I love being a busty girl. But the season does pose some special challenges for the large-chested.

1. Underboob sweat. And then you go inside into arctic air conditioning and you have...dried underboob sweat. There is no worse feeling than dried underboob sweat except maybe...

2. The other special hell that is being big-boobed: removing a sweaty sports bra.

3. Also, running outside is twice as hot when you have to wear two sports bras. Or ~horrors~ three sports bras.

4. It's a law of womanhood that the bigger the bra, the less cute the straps. This is problematic in the summer because said straps are more likely to stick out of a cute sleeveless summer outfit, and no one wants to flash a peek of some grandma bra.

5. Bathing suits. So many things about bathing suits. First, when you're shopping for a bathing suit and stores don't carry anything in sizes above a D-cup.

6. Second, you probably need to get a different size top and bottom. So, you know, FU if they're not sold separately.

7. Also, it's impossible not to show hella cleavage in every bathing suit. Unless it's an old-lady style that comes up past your collarbones and fastens with a metal clasp at the top of your back.

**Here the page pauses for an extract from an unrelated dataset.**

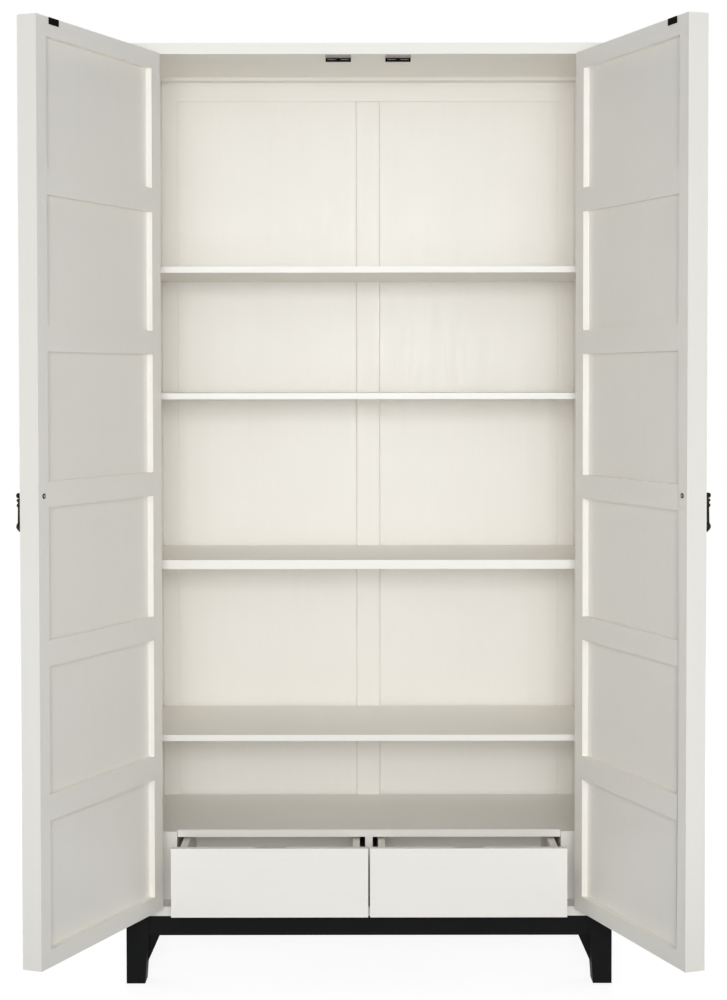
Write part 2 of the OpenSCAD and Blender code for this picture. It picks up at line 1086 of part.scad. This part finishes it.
module catches() {
    color(black)
        for (right = [false, true])
            handed(right)
                catch_block();
}

module strike(right) {
    color(black)
        on_door(right)
            span(
                [-strike_edge - strike_w, door_t, door_top - strike_h],
                [-strike_edge, door_t + strike_t, door_top]
            );
}

module strike_left() {
    strike(false);
}

module strike_right() {
    strike(true);
}

// Something at the pull of a door, with the pivot of the drop at the origin
module at_pull(right) {
    on_door(right)
        translate([-pull_x, -pull_stand, pull_z])
            children();
}

// Round plate with two cheeks and the cross pin that carries the drop
module pull_plate(right) {
    color(brass)
        at_pull(right)
            difference() {
                union() {
                    translate([0, pull_stand, 0])
                        rotate([90, 0, 0])
                            cylinder(r = pull_disc_r, h = pull_disc_t);
                    for (x = [-cheek_in - cheek_t, cheek_in]) {
                        translate([x, 0, 0])
                            rotate([0, 90, 0])
                                cylinder(r = cheek_r, h = cheek_t);
                        span([x, 0, -cheek_r], [x + cheek_t, pull_stand - pull_disc_t + eps, cheek_r]);
                    }
                    translate([-cheek_in - eps, 0, 0])
                        rotate([0, 90, 0])
                            cylinder(r = pull_pin_r, h = 2 * (cheek_in + eps));
                }
                translate([0, pull_stand + eps, 0])
                    rotate([90, 0, 0])
                        cylinder(r = screw_r + pin_fit, h = pull_disc_t + 2 * eps);
            }
}

// Screw through the lock stile, with a capped washer head on the inside of the door
module pull_screw(right) {
    color(brass)
        on_door(right)
            translate([-pull_x, door_t, pull_z])
                rotate([90, 0, 0]) {
                    cylinder(r = screw_r, h = door_t + pull_disc_t);
                    translate([0, 0, -screw_head_t])
                        cylinder(r = screw_head_r, h = screw_head_t);
                    translate([0, 0, -screw_head_t - screw_cap_t])
                        cylinder(r = screw_cap_r, h = screw_cap_t + eps);
                }
}

// Half outline of a bead at depth z, swelling from radius r_over above and r_under below
function bead_line(z, r_over, r_under, steps) = [
    for (i = [-steps : steps])
        let (a = 90 * i / steps, r = i < 0 ? r_over : r_under)
            [r + (bead_r - r) * cos(a), -z - bead_half * sin(a)]
];

// Drop turned about its own length, hung from an eye on the cross pin
module pull_drop(right) {
    steps = 8;
    belly = drop_len - tip_l;
    shaft_low = belly - flare_l;
    profile = concat(
        [[0, -eye_r / 2], [neck_r, -eye_r / 2]],
        bead_line(bead_1, neck_r, shaft_top_r, steps),
        bead_line(bead_2, shaft_top_r, shaft_top_r, steps),
        [for (i = [0 : steps])
            let (s = i / steps)
                [shaft_low_r + (drop_r - shaft_low_r) * (1 - cos(180 * s)) / 2, -shaft_low - flare_l * s]],
        [for (i = [1 : steps - 1])
            let (s = i / steps)
                [drop_r * cos(90 * s), -belly - tip_l * s]],
        [[0, -drop_len]]
    );
    color(brass)
        at_pull(right)
            difference() {
                union() {
                    translate([-eye_w / 2, 0, 0])
                        rotate([0, 90, 0])
                            cylinder(r = eye_r, h = eye_w);
                    rotate_extrude()
                        polygon(profile);
                }
                translate([-eye_w, 0, 0])
                    rotate([0, 90, 0])
                        cylinder(r = pull_pin_r + pin_fit, h = 2 * eye_w);
            }
}

module pull_plate_left() {
    pull_plate(false);
}

module pull_plate_right() {
    pull_plate(true);
}

module pull_screw_left() {
    pull_screw(false);
}

module pull_screw_right() {
    pull_screw(true);
}

module pull_drop_left() {
    pull_drop(false);
}

module pull_drop_right() {
    pull_drop(true);
}

leg_front_left();
leg_front_right();
leg_back_left();
leg_back_right();
apron_front();
apron_back();
aprons_side();
corner_brackets();
bottom_board();
top_board();
side_left();
side_right();
back_top_rail();
back_bottom_rail();
back_centre_stile();
back_outer_stiles();
back_panel_left();
back_panel_right();
shelf_1();
shelf_2();
shelf_3();
shelf_4();
shelf_pins();
drawer_deck();
drawer_divider();
drawer_fillers();
drawer_partitions();
runners_fixed();
hinge_leaves_case();
hinge_pins();
catches();
hinge_stile_left();
lock_stile_left();
rails_left();
panels_left();
hinge_leaves_left();
strike_left();
pull_plate_left();
pull_screw_left();
pull_drop_left();
hinge_stile_right();
lock_stile_right();
rails_right();
panels_right();
hinge_leaves_right();
strike_right();
pull_plate_right();
pull_screw_right();
pull_drop_right();
drawer_front_left();
drawer_sides_left();
drawer_back_left();
drawer_bottom_left();
runners_moving_left();
drawer_front_right();
drawer_sides_right();
drawer_back_right();
drawer_bottom_right();
runners_moving_right();
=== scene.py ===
import json
import math

import bmesh
import bpy
import numpy as np
from mathutils import Matrix, Vector


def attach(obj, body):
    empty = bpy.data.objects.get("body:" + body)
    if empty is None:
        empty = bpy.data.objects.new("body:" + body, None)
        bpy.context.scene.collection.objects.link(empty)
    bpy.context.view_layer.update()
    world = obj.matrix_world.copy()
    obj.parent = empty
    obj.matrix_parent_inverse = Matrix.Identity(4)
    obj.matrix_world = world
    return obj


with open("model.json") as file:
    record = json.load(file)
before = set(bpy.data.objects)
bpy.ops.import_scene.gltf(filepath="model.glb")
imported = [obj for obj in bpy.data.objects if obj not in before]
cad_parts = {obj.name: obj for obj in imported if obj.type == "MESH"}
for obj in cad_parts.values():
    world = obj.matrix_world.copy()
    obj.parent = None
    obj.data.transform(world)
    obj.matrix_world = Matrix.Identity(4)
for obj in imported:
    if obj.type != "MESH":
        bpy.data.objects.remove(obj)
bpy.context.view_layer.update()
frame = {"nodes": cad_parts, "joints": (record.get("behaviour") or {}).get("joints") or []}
nodes = frame["nodes"]
scene = bpy.context.scene


# ---------------------------------------------------------------- materials

NOISE_SPAN = (0.3, 0.7)    # most of a noise texture's values lie between these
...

Aka the things your mom always needs you to fasten for her.

8. You have that one bathing suit you only wear around your boyfriend. Because even though it would look like a regular cut on someone else, you look insanely cleavage-y in it and that just feels wrong when you're on, like, on vacation with your parents.

9. When you go to sleep in a tank top, you wake up with your breasts hanging out of the tank top.

10. You can't wear rompers because your breasts are so big it makes the shorts too small.

11. Boob-chafing. Too tight a bra on too hot a day does not a merry pair of breasts make.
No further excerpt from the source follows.